Formulé autrement : un enseignant ou un intervenant motivé doit-il être dissuadé d’être force de proposition dès lors que le public concerné a dépassé l’école élémentaire ? Non, à en juger par exemple par cette action initiée depuis 2001 au collège du Lazaro à Marcq-en-Baroeul (Nord) et qui concerne environ 140 élèves de niveau Cinquième. Initialement organisée pendant la journée « En ville sans ma voiture », l’action se déroule depuis sur deux jours pendant la Semaine européenne de la mobilité. Plateau de maniabilité, initiation à l’entretien des bécanes, rappel
des règles et sensibilisation (en camion !) aux dangers de l’angle mort, le programme est pointu… La mobilité scolaire à vélo passe aussi par le stationnement. En Loire-Atlantique, trois collèges se sont vus dotés de nouveaux locaux vélo. Financés pour partie par le programme Alvéole, ils se situent dans l’enceinte des établissements et rendent possible « un stationnement sécurisé et abrité tant pour les collégiens que pour les professeurs et le personnel », explique Héloïse Plaut, chargée d’études à la direction des infrastructures du Conseil départemental. Par ricochet, cette démarche induit notamment une meilleure prise en compte du stationnement vélo en amont de la programmation des constructions, voire des réhabilitations de collèges, etc. Même ligne directrice enfin du côté du lycée Baggio de Lille où une vingtaine d’élèves de Première Euro mixte ont eux-mêmes coordonné un Lille-Brighton à vélo. Avantage collatéral ? L’important travail de préparation du voyage renforce le bagage transdisciplinaire des élèves : français et anglais pour les prises de contact, mathématiques pour le budget, histoire-géo pour la découverte du patrimoine… et EPS bien sûr pour l’effort cycliste proprement dit.

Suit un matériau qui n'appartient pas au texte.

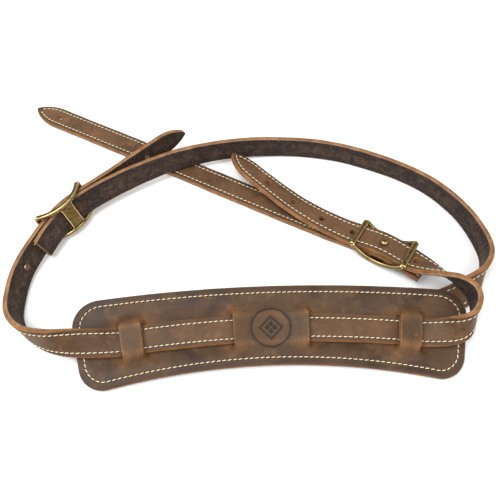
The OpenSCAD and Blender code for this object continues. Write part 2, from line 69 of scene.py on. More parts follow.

Conduite de projets en équipe, renforcement de l’autonomie, de la confiance en soi et des liens au sein de la communauté éducative : les liens du vélo sont éternels
Le bas-côté et ses à-côtés
À Lyon, quatre millions d’euros ont récemment été investis par la Métropole pour mettre en circulation d’ici 2025 et en location longue durée 10 000 vélos d’occasion reconditionnés, à destination exclusive des 18-24 ans, en particulier les étudiants boursiers et les jeunes adultes en parcours d’insertion socio-professionnelle logés ou hébergés sur le territoire de la métropole. La même volonté de donner un supplément d’âme à un cursus académique prévaut dans le travail de
préparation effectué par des lycéens du Pas-de-Calais lors d’une exposition de sensibilisation aux bienfaits du vélo. Idem pour les défis inter-primaires, inter-collèges et inter-lycées organisés d’un établissement à l’autre dans le Grand Est – avec tolérance pour les VAE « du personnel enseignant, administratif ou technique » des établissements concernés -, ou dans la démarche initiée en 2018 au lycée polyvalent Charles de Gaulle à Lacroix-Saint-Ouen dans l’Oise. Là encore, le cœur du projet n’est plus la maîtrise de l’outil cyclable à proprement parler. Il est dans la mobilisation des lycéens pour effectuer des repérages et élaborer un cahier des charges à destination des décideurs locaux, afin de les convaincre de la nécessité d’aménager des voies cyclables et des stations de location de vélos en libre-service à proximité de leur établissement. Conduite de projets en équipe, renforcement de l’autonomie, de la confiance en soi et des liens au sein de la communauté éducative : les liens du vélo sont éternels, et pédaler n’est définitivement plus la seule façon d’avancer grâce à lui. Le vélo à l’école nécessite une intervention pratique sur le terrain. Cette composante essentielle du système vélo dépendra du choix des collectivités à s’y engager. À commencer par le déploiement du Savoir Rouler à Vélo. Une commune, un département, une région, un territoire à la fois.